Stop trying to be productive
This urge to overachieve, even in times of global crisis, is reflective of America’s always-on work culture
Notes on Thomas Ostermeier
Everyone in the online theatre world has been talking about Schaubuhne and their streaming theatre, and the virtues of auteur director Thomas Ostermeier. (His old production of Hamlet, for instance, was recently featured.)
What I always find interesting about Ostermeier is that he’s considered a conservative theatre maker in Berlin. I recommend the book “The Theatre of Thomas Ostermeier” for a great (if sometimes academic) resource on Ostermeier’s process, with interviews from actors and essays from Ostermeier. It only has two reviews on Amazon and that’s baffling to me.
There are two big things I took away from the book. First is his approach towards what he calls “realism” in theatre: it’s an attempt to “portray the world as it is, and not as it looks.” This means that “naturalism” is not the point.
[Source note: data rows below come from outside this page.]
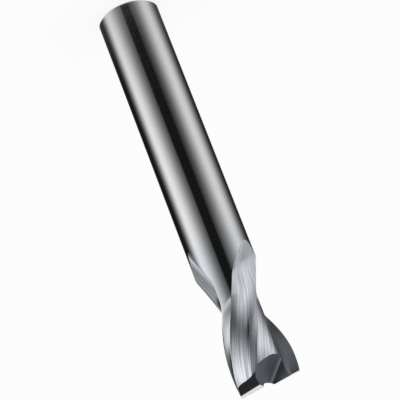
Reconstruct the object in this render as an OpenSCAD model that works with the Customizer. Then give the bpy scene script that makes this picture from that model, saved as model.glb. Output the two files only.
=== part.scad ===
// Two-flute slot drill, ground from one round carbide blank.
// It stands on the flat end of its shank, with the cutting end up.

/* [Blank] */
// Diameter of the shank
shank_d = 10; // [8:0.01:12]
// Cutting diameter, ground a little under the shank's
cut_d = 9.96; // [8:0.01:12]
// Overall length
overall_l = 66; // [50:1:120]
// Distance from the tip to which the cutting diameter is ground
cut_l = 23; // [18:0.5:32]
// Back taper: loss of radius from the tip to there
back_taper = 0.02; // [0.01:0.01:0.05]
// Height of the chamfer at the back end of the shank
chamfer_h = 0.6; // [0.2:0.1:1.5]
// Angle between the chamfer and the end face
chamfer_angle = 45; // [30:1:60]

/* [Flutes] */
// Helix angle at the cutting diameter
helix_angle = 28.5; // [24:0.1:33]
// Diameter of the core between the two flutes
core_d = 5.95; // [5:0.05:6.2]
// Radial rake angle of the teeth
rake_angle = 8.5; // [4:0.5:12]
// Radius at the root of the rake face
root_r = 0.63; // [0.4:0.01:1]
// Distance from the axis to the crest between the two flute cuts
crest_r = 3.6; // [3.3:0.05:3.9]
// Angle from the cutting edge round to that crest
crest_angle = 99.3; // [94:0.1:106]
// Distance from the axis to the bottom of the back cut
back_r = 2.91; // [2.7:0.01:3.2]
// Angle from the cutting edge round to the bottom of the back cut
back_angle = 118.4; // [113:0.1:124]
// Bulge of its side towards the heel
back_bulge = 0.15; // [0:0.05:0.3]
// Length of the rounding on each side of that bottom
back_soft = 0.6; // [0.2:0.1:0.9]

/* [Flute run-outs] */
// Distance from the tip at which the flute cut stops turning
flute_turn_l = 12.6; // [10:0.1:18]
// Distance from the tip at which the flute cut starts to lift
flute_lift_l = 13.2; // [9:0.1:18]
// Direction in which the flute cut lifts, from the cutting edge
flute_lift_angle = 68; // [35:1:80]
// Slope of the flute wheel's way out
flute_exit_angle = 20.8; // [15:0.5:30]
// Radius at the start of the flute wheel's way out
flute_exit_r = 4.6; // [2:0.1:12]
// Slant of the flute wheel, lifting its floor before its wall
flute_slant = 0.59; // [0.2:0.01:0.8]
// Distance from the tip at which the back cut stops turning
back_turn_l = 15; // [12:0.1:20]
// Distance from the tip at which the back cut starts to lift
back_lift_l = 17.1; // [12:0.1:20]
// Direction in which the back cut lifts, from the cutting edge
back_lift_angle = 72; // [70:1:110]
// Slope of the back wheel's way out
back_exit_angle = 27.7; // [18:0.5:35]
// Radius at the start of the back wheel's way out
back_exit_r = 7.8; // [2:0.1:12]
// Slant of the back wheel, lifting its heel side before its crest side
back_slant = 0.73; // [0.2:0.01:0.8]
// Length on each side of those places over which the turning dies out
turn_soft = 1.5; // [0.5:0.1:3]

/* [Lands] */
// Width of the round margin behind each cutting edge
margin_w = 0.3; // [0.15:0.05:0.6]
// Width of each land, from the cutting edge to the heel
land_w = 1.65; // [1.3:0.05:1.9]
// Depth of the heel below the cutting diameter
heel_drop = 0.21; // [0.15:0.01:0.4]
// Distance from the tip at which the relief of the land ends
relief_l = 12; // [9:0.1:18]
// Slope at which the relief of the land ends
relief_exit_angle = 35; // [32:1:50]

/* [End teeth] */
// Angle at which the end edges fall towards the centre
dish_angle = 2; // [0.5:0.5:4]
// Width of the first relief behind the end edges
end_relief_w = 1.02; // [0.5:0.05:1.3]
// Angle of the first relief
end_relief_angle = 8; // [4:0.5:12]
// Angle of the second relief
heel_relief_angle = 46; // [35:1:55]

/* [Gashes] */
// Slope of the gash floor, out along the tooth
gash_angle = 41; // [30:1:50]
// Slope of the gash floor across the tooth
gash_side_angle = 10; // [5:1:20]
// Radius between the floor and the wall of the gash
gash_r = 0.6; // [0.2:0.05:0.8]
// Distance past the centre at which the gash floor of the long tooth comes out
long_reach = 1; // [0.8:0.05:1.5]
// The same for the short tooth
short_reach = -0.1; // [-0.4:0.05:0.2]
// Distance past the centre at which the steep end of the gash stands
gash_end_l = 0.85; // [0.6:0.05:1.2]
// Slope of that steep end
gash_end_angle = 73; // [60:1:85]

/* [Hidden] */
flutes = 2;
tool_r = cut_d/2;
shank_r = shank_d/2;
core_r = core_d/2;
turn_rate = 180/PI*tan(helix_angle)/tool_r;
skin = 0.3;
gash_ahead = 0.05;
space = 5*tool_r;
clear_r = 1.35*tool_r;
over = 1;
relief_exit_r = 1.5;
step_l = 0.6;
land_angle = 180/PI*land_w/tool_r;
margin_angle = 180/PI*margin_w/tool_r;
heel_r = tool_r - heel_drop;
heel_angle = 360/flutes - land_angle;

function polar(r, a) = [r*cos(a), r*sin(a)];
function arc(c, r, a, b, n) = [for (i = [0:n]) c + polar(r, a + (b - a)*i/n)];

// Length by which the helix has turned at a distance l from the tip
function turned(l, turn_l) =
    l < turn_l - turn_soft ? l :
    l > turn_l + turn_soft ? turn_l :
    l - (l - turn_l + turn_soft)^2/(4*turn_soft);

// A wheel's way out: start, radius, slope, direction and slant
function way(start_l, r, slope, direction, slant = 0) = [start_l, r, slope, direction, slant];

// Height that the wheel has lifted, a distance s beyond the start of its way out
function lift(s, r, slope) =
    s <= 0 ? 0 :
    s < r*sin(slope) ? r - sqrt(r^2 - s^2) :
    r*(1 - cos(slope)) + (s - r*sin(slope))*tan(slope);

// Distance from the tip at which a cut of depth h has left the blank
function exit_l(w, h) =
    w[0] + w[1]*sin(w[2]) + (h - w[1]*(1 - cos(w[2])))/tan(w[2]) + w[4]*tool_r;

// Stations along the tool, measured back from the tip
function stations(end_l) =
    let (n = ceil((end_l + over)/step_l))
    [for (i = [0:n]) -over + (end_l + over)*i/n];

// Outline of the flute cut, from a point outside the blank that sees all of it:
// out to the end of the floor, then crest, core, root and rake face
function flute_profile() =
    let (
        root_c = sqrt((core_r + root_r)^2 - (root_r - tool_r*sin(rake_angle))^2),
        root_a = rake_angle + atan((root_r - tool_r*sin(rake_angle))/root_c),
        tangent_a = crest_angle - acos(core_r/crest_r),
        floor_a = tangent_a + acos(core_r/clear_r),
        tangent = polar(core_r, tangent_a),
        crest_l = norm(polar(crest_r, crest_angle) - tangent),
        along = polar(1, tangent_a + 90),
        out = clear_r - tool_r
    )
    concat(
        arc([0, 0], clear_r, (rake_angle + floor_a)/2, floor_a, 2),
        [for (l = [crest_l + 2*skin, crest_l - skin]) tangent + l*along],
        arc([0, 0], core_r, tangent_a, root_a, 7),
        arc(polar(core_r + root_r, root_a), root_r, root_a - 180 - 1, rake_angle - 90, 5),
        [for (e = [-skin, skin, out]) [tool_r + e*cos(rake_angle), e*sin(rake_angle)]],
        [polar(clear_r, rake_angle + (floor_a - rake_angle)/4)]
    );

// Outline of the back cut: a blunt valley between the crest and the heel, bulging towards the heel
function back_profile() =
    let (
        crest = polar(crest_r, crest_angle),
        valley = polar(back_r, back_angle),
        heel = polar(heel_r, heel_angle),
        crest_l = norm(crest - valley),
        heel_l = norm(heel - valley),
        to_crest = (crest - valley)/crest_l,
        to_heel = (heel - valley)/heel_l,
        heel_side = [for (u = [1.12, 0.94, 0.78, 0.62, 0.46, 0.32, back_soft/heel_l])
            valley + u*heel_l*to_heel + 4*back_bulge*u*(1 - u)*[to_heel.y, -to_heel.x]],
        soft_heel = heel_side[len(heel_side) - 1]
    )
    concat(
        [polar(2*clear_r, back_angle), valley + clear_r*to_heel],
        heel_side,
        [for (i = [1:4]) let (t = i/4)
            (1 - t)^2*soft_heel + 2*t*(1 - t)*valley + t^2*(valley + to_crest*back_soft)],
        [for (l = [crest_l - skin, crest_l + skin, clear_r]) valley + l*to_crest]
    );

// Outline of the relief behind the margin of a land, from the margin to beyond the heel
function relief_profile() =
    let (
        margin = polar(tool_r, -margin_angle),
        heel = polar(heel_r, -land_angle),
        along = (heel - margin)/norm(heel - margin)
    )
    [polar(1.15*tool_r, -(margin_angle + land_angle)/2), margin - 0.6*skin*along,
        margin + skin*along, heel, heel + 2*skin*along, polar(1.1*tool_r, -1.2*land_angle)];

// Solid swept along the flute: rings of the outline, turned with the helix and lifted at the end
module sweep(profile, turn_l, out, depth) {
    ls = stations(exit_l(out, depth));
    n = len(profile);
    up = polar(1, out[3]);
    rings = [for (l = ls)
        let (a = -turn_rate*turned(l, turn_l))
        for (p = profile)
            let (
                aside = p.y*up.x - p.x*up.y,
                q = p + up*lift(l - out[0] + out[4]*aside, out[1], out[2])
            )
            [q.x*cos(a) - q.y*sin(a), q.x*sin(a) + q.y*cos(a), overall_l - l]];
    sides = [for (j = [0:len(ls) - 2], i = [0:n - 1])
        let (a = j*n + i, b = j*n + (i + 1)%n)
        each [[a, b, b + n], [a, b + n, a + n]]];
    polyhedron(rings, concat(
        [[for (i = [n - 1:-1:0]) i]],
        sides,
        [[for (i = [0:n - 1]) (len(ls) - 1)*n + i]]
    ));
}

module blank() {
    chamfer_w = chamfer_h/tan(chamfer_angle);
    cylinder(h = chamfer_h, r1 = shank_r - chamfer_w, r2 = shank_r, $fn = 96);
    translate([0, 0, chamfer_h])
        cylinder(h = overall_l - cut_l - chamfer_h, r = shank_r, $fn = 96);
    translate([0, 0, overall_l - cut_l])
        cylinder(h = cut_l, r1 = tool_r - back_taper, r2 = tool_r, $fn = 96);
}

module flute_cut() {
    out = way(flute_lift_l, flute_exit_r, flute_exit_angle, flute_lift_angle, flute_slant);
    sweep(flute_profile(), flute_turn_l, out, tool_r - core_r + 0.5);
}

module back_cut() {
    out = way(back_lift_l, back_exit_r, back_exit_angle, back_lift_angle, back_slant);
    sweep(back_profile(), back_turn_l, out, tool_r - back_r + 0.5);
}

module relief_cut() {
    out = way(relief_l, relief_exit_r, relief_exit_angle, -land_angle/2);
    sweep(relief_profile(), overall_l, out, heel_drop + 0.2);
}

// Frame of a tooth: x out along its end edge, y in the cutting direction, zero at the tip
module on_edge() {
    rotate(rake_angle)
        translate([0, -tool_r*sin(rake_angle), overall_l])
            children();
}

// All that lies above a plane behind the end edge, which starts at a distance back from it
module above_plane(back, angle) {
    translate([tool_r*cos(rake_angle), -back, -back*tan(end_relief_angle)])
        rotate([0, -dish_angle, 0])
            rotate([angle, 0, 0])
                translate([-space/2, 0.01 - space, 0])
                    cube(space);
}

module end_relief_cut() {
    on_edge() {
        above_plane(0, end_relief_angle);
        above_plane(end_relief_w, heel_relief_angle);
    }
}

// Groove in front of an end edge: a wall along the edge, a sloping floor and a steep end
module gash_cut(reach) {
    fall = tan(gash_side_angle);
    round_y = gash_r*(1 + sin(gash_side_angle));
    on_edge()
        intersection() {
            translate([-reach, 0, 0])
                rotate([0, gash_angle, 0])
                    rotate([90, 0, 90])
                        translate([gash_ahead, 0, -space/2])
                            linear_extrude(height = space) {
                                round_z = gash_r*(1/cos(gash_side_angle) - fall);
                                polygon([[0, round_z], [round_y, -round_y*fall],
                                    [space/2, -space/2*fall], [space/2, space/2], [0, space/2]]);
                                translate([gash_r, round_z])
                                    circle(r = gash_r, $fn = 48);
                            }
            translate([-gash_end_l, -over, 0])
                rotate([0, gash_end_angle - 90, 0])
                    translate([0, 0, -space/2])
                        cube(space);
        }
}

module end_mill() {
    color([0.62, 0.64, 0.67])
        difference() {
            blank();
            for (i = [0:flutes - 1])
                rotate(360/flutes*i) {
                    flute_cut();
                    back_cut();
                    relief_cut();
                    end_relief_cut();
                    gash_cut(i == 0 ? long_reach : short_reach);
                }
        }
}

end_mill();
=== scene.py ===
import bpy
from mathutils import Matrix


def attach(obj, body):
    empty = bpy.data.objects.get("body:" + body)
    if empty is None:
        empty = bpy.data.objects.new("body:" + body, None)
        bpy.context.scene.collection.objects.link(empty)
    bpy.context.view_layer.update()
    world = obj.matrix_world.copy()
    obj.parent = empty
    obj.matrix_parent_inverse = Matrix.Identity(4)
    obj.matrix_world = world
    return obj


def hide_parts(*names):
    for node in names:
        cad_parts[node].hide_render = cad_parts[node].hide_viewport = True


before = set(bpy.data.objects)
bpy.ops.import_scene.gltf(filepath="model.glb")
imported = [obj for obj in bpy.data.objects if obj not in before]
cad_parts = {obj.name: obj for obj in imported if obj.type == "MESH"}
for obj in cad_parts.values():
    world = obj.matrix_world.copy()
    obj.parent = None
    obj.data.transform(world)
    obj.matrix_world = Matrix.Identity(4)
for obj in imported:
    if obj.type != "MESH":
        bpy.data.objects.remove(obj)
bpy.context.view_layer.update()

import math
import bpy
from mathutils import Matrix, Vector

mm = 0.001
print("frame loaded")


# outlines are in millimetres and degrees until a mesh is made
def polar(r, deg):
    return (r*math.cos(math.radians(deg)), r*math.sin(math.radians(deg)))


def arc(centre, r, start, end, count):
    points = []
    for i in range(count + 1):
        x, y = polar(r, start + (end - start)*i/count)
        points.append((centre[0] + x, centre[1] + y))
    return points


def line(a, b, count):
    return [(a[0] + (b[0] - a[0])*i/count, a[1] + (b[1] - a[1])*i/count) for i in range(count + 1)]


# one outline from runs of points, without doubles
def joined(*runs):
    points = []
    for run in runs:
        for p in run:
            if not points or math.dist(p, points[-1]) > 1e-6:
                points.append(p)
    return points


def deselectAll():
    if bpy.context.object and bpy.context.object.mode != "OBJECT":
        bpy.ops.object.mode_set(mode="OBJECT")
    bpy.ops.object.select_all(action="DESELECT")


def makeActive(obj):
    deselectAll()
    obj.select_set(True)
    bpy.context.view_layer.objects.active = obj


# the tool: sizes in millimetres, angles in degrees
mill = {
    "shankRadius": 5.0,
    "length": 66.0,
    "chamfer": 0.6,
    "cutRadius": 4.98,
    "helixAngle": 28.5,
    "coreRadius": 2.975,
    "rakeAngle": 8.5,
    "rootRadius": 0.63,
    "crestRadius": 3.6,
    "crestAngle": 99.3,
    "backRadius": 3.04,
    "backAngle": 127.0,
    "backBulge": 0.1,
    "backSoft": 1.6,
    "marginWidth": 0.3,
    "landWidth": 1.65,
    "heelDrop": 0.21,
    "dishAngle": 2.0,
    "endReliefWidth": 1.02,
    "endReliefAngle": 8.0,
    "heelReliefAngle": 46.0,
    "gashAngle": 41.0,
    "gashSideAngle": 10.0,
    "gashRadius": 0.6,
    "longReach": 1.0,
    "shortReach": -0.1,
    "gashEnd": 0.85,
    "gashEndAngle": 73.0,
}
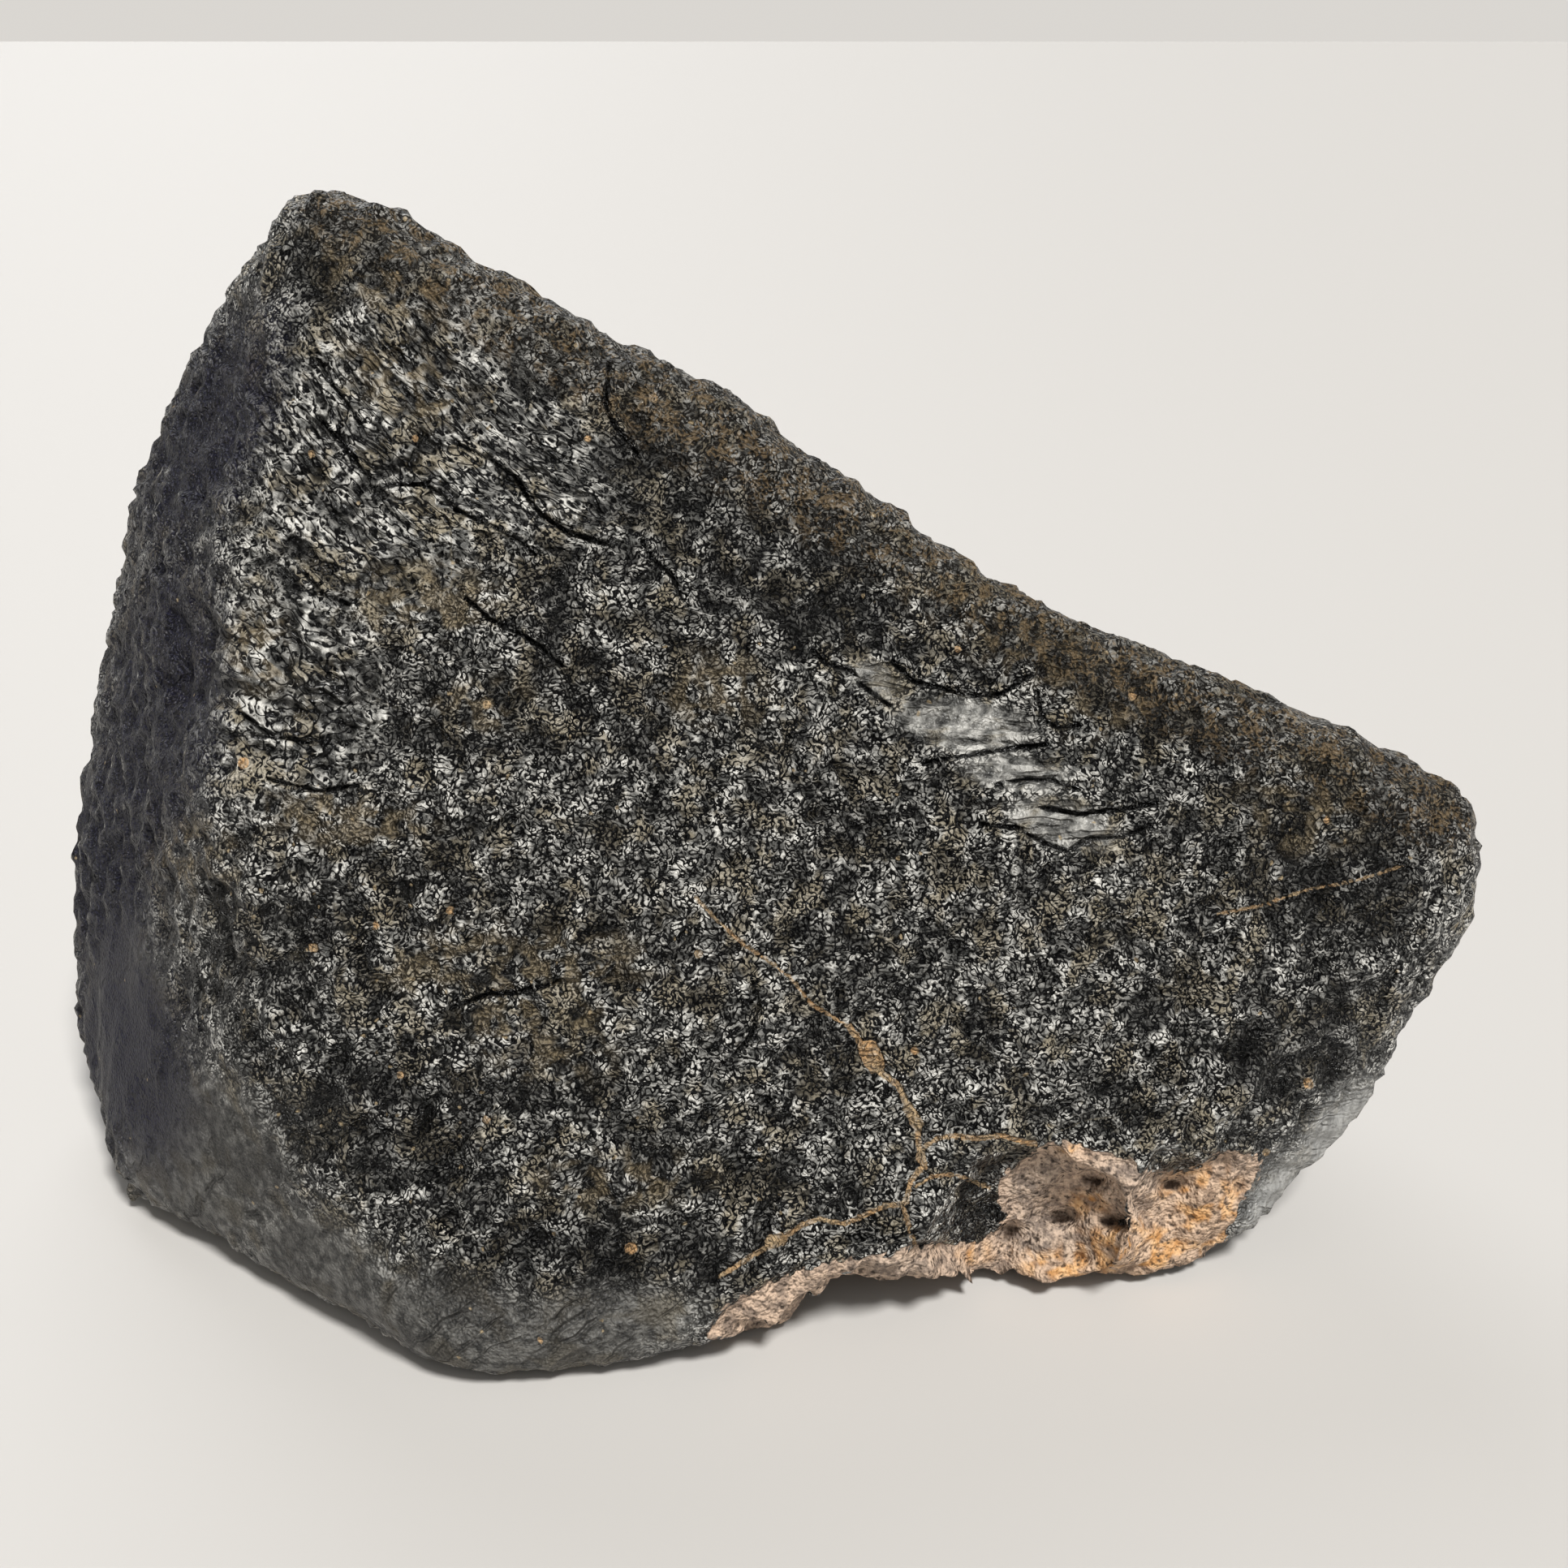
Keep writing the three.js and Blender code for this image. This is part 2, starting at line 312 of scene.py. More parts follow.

Secomd, despite his (and many others’) reputation for “directors’ theatre” (often used in a derogatory way), Ostermeier ultimately believes that nothing is more important than the actor—and how they can be totally liberated on stage.
Recommendations
Some great film recommendations from the past few weeks:
Portrait of a Lady on Fire (Celine Sciamma)
Tomboy (Celine Sciamma)
Beach Rats (Eliza Hittman)
Losing Ground (Kathleen Collins)
End Note
That’s all for this week—thanks so much for reading!